Supersymmetric particle physics theories provide natural candidates for dark matter. In order to prevent rapid decay of the proton, a symmetry known as R-parity [exact or weakly-broken] must be imposed. A side-effect of R-parity is that the Lightest Supersymmetric Particle (LSP) is absolutely stable. This provides a natural candidate for the dark matter particle. In particular, in the case of neutralino dark matter, the thermal relic density left over after the Big-Bang can have the right magnitude to naturally account for the observed dark matter. However, other candidates for dark matter exist, with different production mechanisms, including gravitinos, axinos, and RH sneutrinos.
One way to distinguish between DM candidiates is via their ability to account for the baryon-to-dark matter (BDM) ratio. Observation has shown that the ratio of the density in baryons to that in dark matter is about 1/6. However, the production mechanisms for baryons and dark matter are usually physically unrelated. It is therefore remarkable that their densities can be within an order of magnitude. A natural interpretation of this observation is that the dark matter and baryon densities have a similar cosmological origin. Requiring that the baryon asymmetry and the dark matter density have a related origin would provide a powerful principle by which to identify the correct particle physics theory, baryogenesis mechanism and dark matter particle. This knowledge would, in turn, allow us to probe more deeply into early Universe cosmology.

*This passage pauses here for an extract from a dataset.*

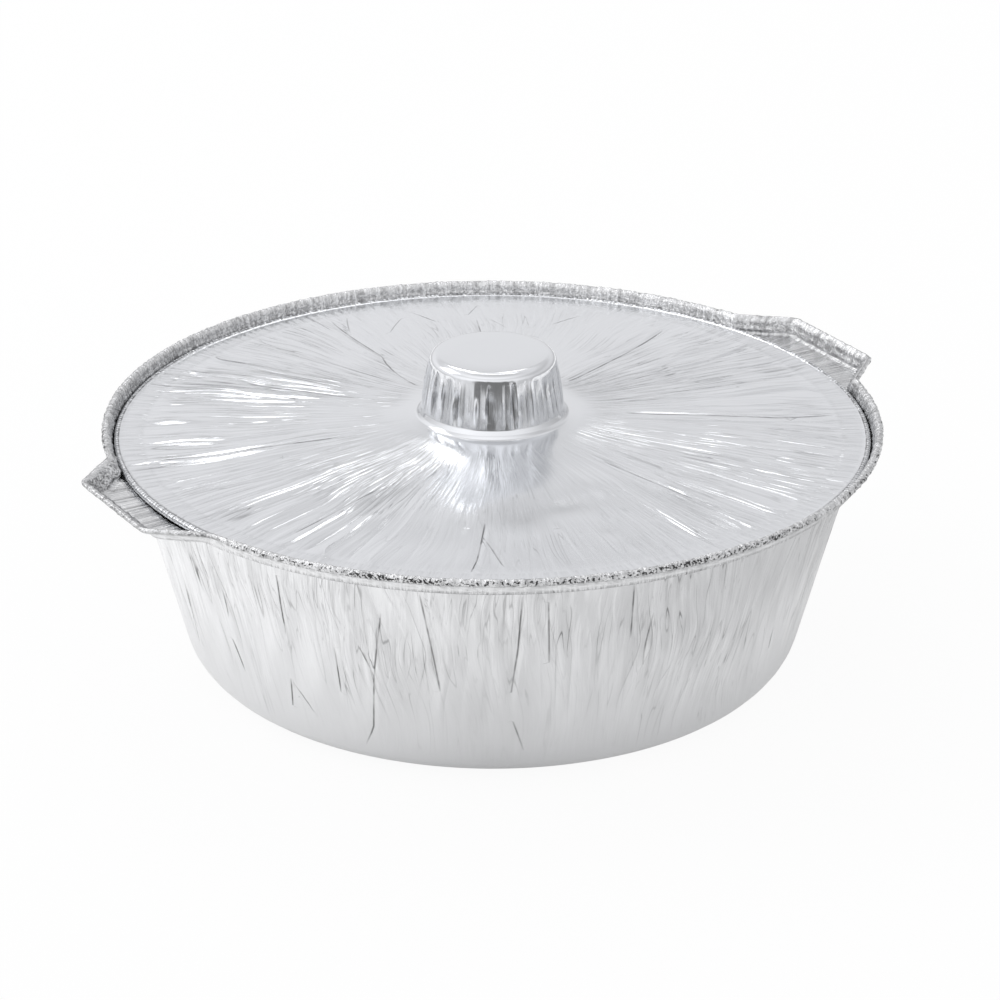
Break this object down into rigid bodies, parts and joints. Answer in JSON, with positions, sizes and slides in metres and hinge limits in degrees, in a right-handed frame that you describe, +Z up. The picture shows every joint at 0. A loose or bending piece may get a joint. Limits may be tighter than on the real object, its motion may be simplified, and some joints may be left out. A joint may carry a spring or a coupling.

I have recently proposed that the BDM ratio can be explained by a dark matter condensate of RH sneutrinos combined with a baryon asymmetry generated via Affleck-Dine leptogenesis. In this model the densities of dark matter and baryons both originate from Bose-Einstein condensates of scalar particles which have closely related dynamics in the early Universe. Future research in this area will aim to understand in detail the phenomenology and cosmology of RH sneutrino dark matter, in particular the observational consequences for the CERN Large Hadron Collider (LHC) and ESA Planck cosmic microwave background satellite. In addition, alternative BDM scenarios and non-BDM dark matter models will be explored in order to assess the uniqueness of the RH sneutrino BDM model.
A complete description of the Dark Sector also requires an explanation of the dark energy and why its density is similar to that of dark matter, a feature known as the Coincidence Problem. This is particularly challanging in supersymmetric models due to the large mass of the scalar particles in supersymmetry. A long-term goal will be to investigate supersymmetric dark energy models which can address the Coincidence Problem.
I am the manager of the Physics with Astrophysics and Cosmology degree scheme. In 2007/8 I will be teaching the PHYS 213 (Maths II) and PHYS 461 (Cosmology III) courses and administering the PHYS 364 Cosmology Lab. I will also supervise two PHYS 451 MPhys projects.